+++ DATA SEGMENT

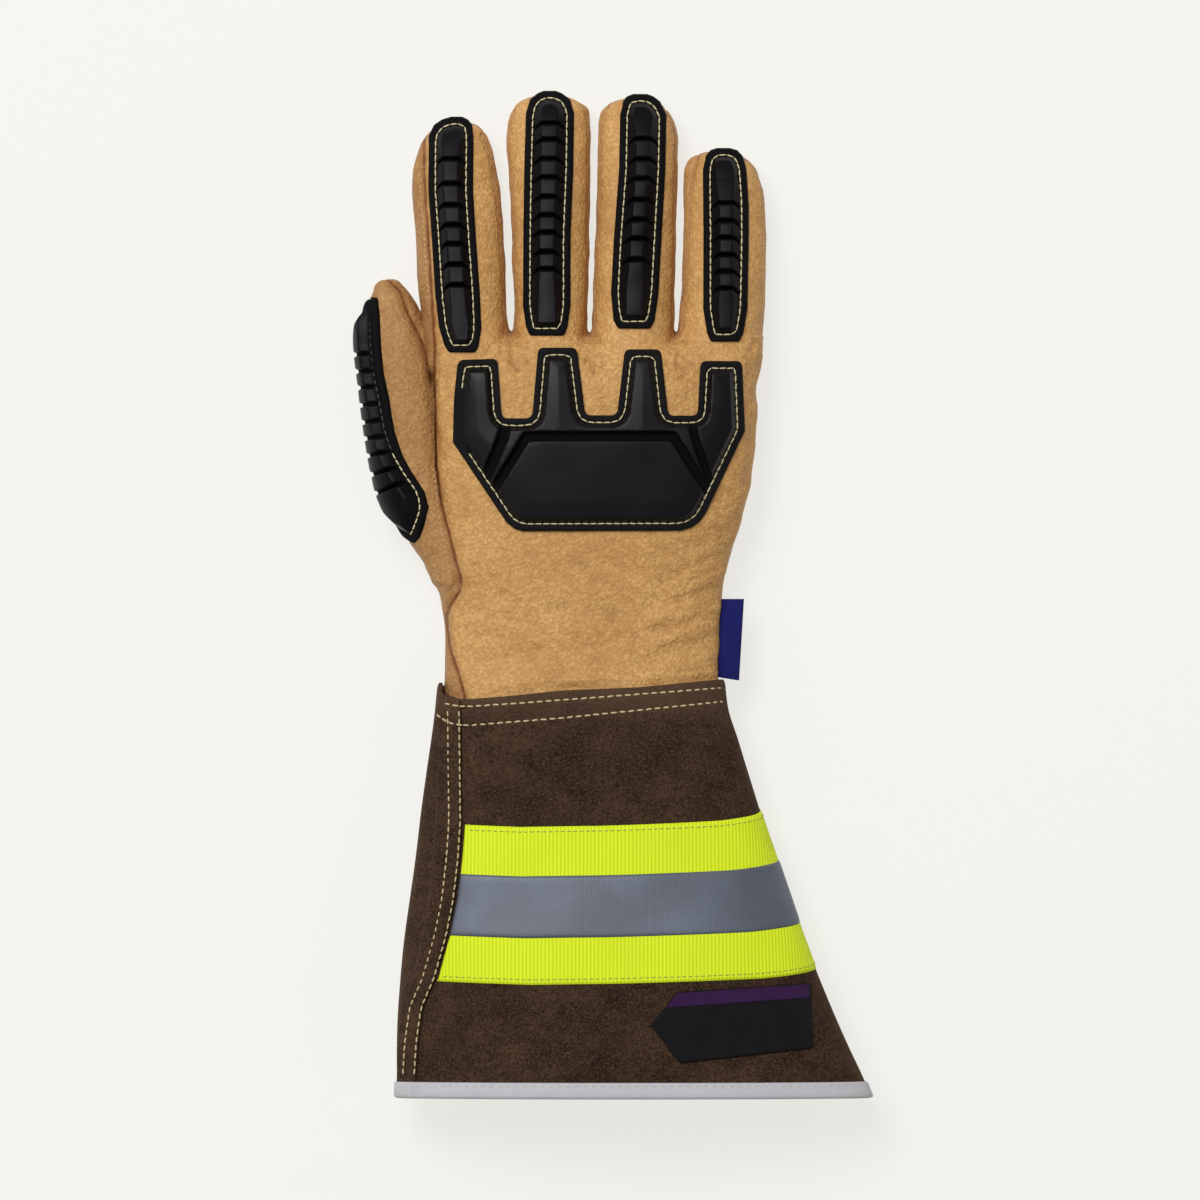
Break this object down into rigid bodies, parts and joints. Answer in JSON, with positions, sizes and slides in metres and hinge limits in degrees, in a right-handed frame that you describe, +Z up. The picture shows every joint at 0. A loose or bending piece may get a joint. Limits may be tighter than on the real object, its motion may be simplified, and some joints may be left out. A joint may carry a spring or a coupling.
{
  "type": "winter driver glove",
  "caption": "Right-hand winter driver glove in tan grain leather with moulded black impact guards and a brown suede gauntlet cuff with a lime and silver reflective band, lying palm down",
  "frame": {"origin": "bottom centre of the glove's box, on the surface that it lies on, palm down", "axes": "+Y to the finger tips, +Z up out of the back of the hand, +X to the little finger's side, so the thumb points to -X"},
  "size_m": [0.193, 0.3726, 0.0539],
  "materials": {
    "tan_leather": "matte",
    "brown_suede": "matte",
    "black_rubber": "satin",
    "lime_ribbon": "matte",
    "silver_strip": "satin",
    "pale_binding": "matte",
    "navy_tag": "matte",
    "black_patch": "matte"
  },
  "bodies": {
    "root": {"back_panel": "tan_leather", "back_index": "tan_leather", "back_middle": "tan_leather", "back_ring": "tan_leather", "back_little": "tan_leather", "palm_panel": "tan_leather", "palm_index": "tan_leather", "palm_middle": "tan_leather", "palm_ring": "tan_leather", "palm_little": "tan_leather", "gusset_index_middle": "tan_leather", "gusset_middle_ring": "tan_leather", "gusset_ring_little": "tan_leather", "thumb_shell": "tan_leather", "cuff_back": "brown_suede", "cuff_palm": "brown_suede", "reflective_ribbon": "lime_ribbon", "reflective_strip": "silver_strip", "hem_binding": "pale_binding", "knuckle_guard": "black_rubber", "finger_guard_index": "black_rubber", "finger_guard_middle": "black_rubber", "finger_guard_ring": "black_rubber", "finger_guard_little": "black_rubber", "thumb_guard": "black_rubber", "side_tag": "navy_tag", "label_patch": "black_patch"}
  },
  "joints": []
}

++++++

GIVEN EXERCISE:
Quote the entire listing above exactly.

ANSWER TO THIS PROBLEM:
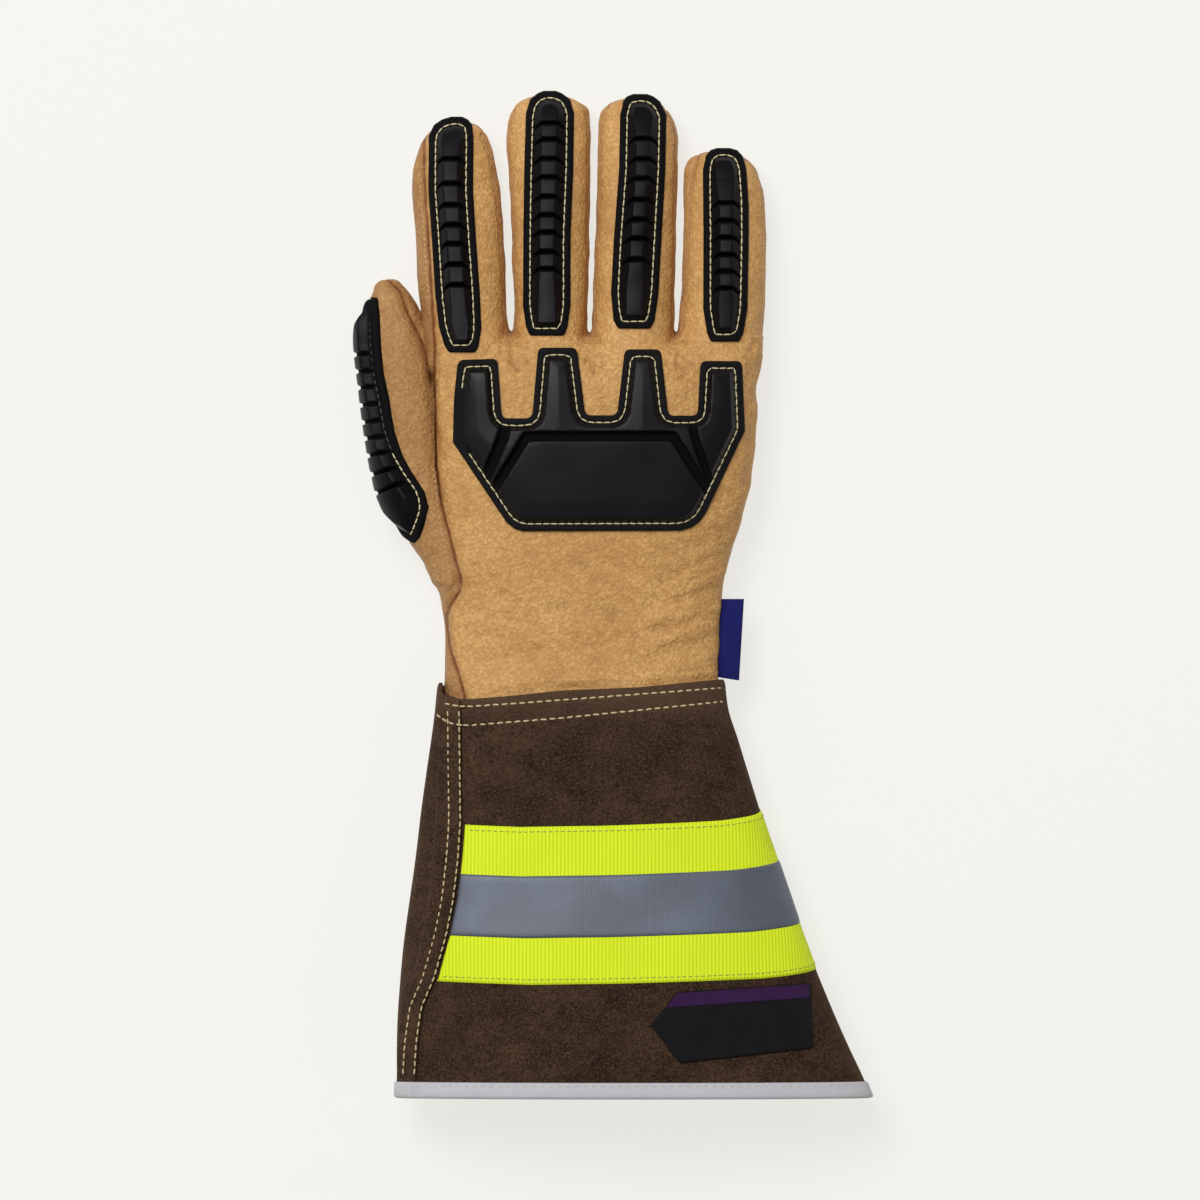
Break this object down into rigid bodies, parts and joints. Answer in JSON, with positions, sizes and slides in metres and hinge limits in degrees, in a right-handed frame that you describe, +Z up. The picture shows every joint at 0. A loose or bending piece may get a joint. Limits may be tighter than on the real object, its motion may be simplified, and some joints may be left out. A joint may carry a spring or a coupling.
{
  "type": "winter driver glove",
  "caption": "Right-hand winter driver glove in tan grain leather with moulded black impact guards and a brown suede gauntlet cuff with a lime and silver reflective band, lying palm down",
  "frame": {"origin": "bottom centre of the glove's box, on the surface that it lies on, palm down", "axes": "+Y to the finger tips, +Z up out of the back of the hand, +X to the little finger's side, so the thumb points to -X"},
  "size_m": [0.193, 0.3726, 0.0539],
  "materials": {
    "tan_leather": "matte",
    "brown_suede": "matte",
    "black_rubber": "satin",
    "lime_ribbon": "matte",
    "silver_strip": "satin",
    "pale_binding": "matte",
    "navy_tag": "matte",
    "black_patch": "matte"
  },
  "bodies": {
    "root": {"back_panel": "tan_leather", "back_index": "tan_leather", "back_middle": "tan_leather", "back_ring": "tan_leather", "back_little": "tan_leather", "palm_panel": "tan_leather", "palm_index": "tan_leather", "palm_middle": "tan_leather", "palm_ring": "tan_leather", "palm_little": "tan_leather", "gusset_index_middle": "tan_leather", "gusset_middle_ring": "tan_leather", "gusset_ring_little": "tan_leather", "thumb_shell": "tan_leather", "cuff_back": "brown_suede", "cuff_palm": "brown_suede", "reflective_ribbon": "lime_ribbon", "reflective_strip": "silver_strip", "hem_binding": "pale_binding", "knuckle_guard": "black_rubber", "finger_guard_index": "black_rubber", "finger_guard_middle": "black_rubber", "finger_guard_ring": "black_rubber", "finger_guard_little": "black_rubber", "thumb_guard": "black_rubber", "side_tag": "navy_tag", "label_patch": "black_patch"}
  },
  "joints": []
}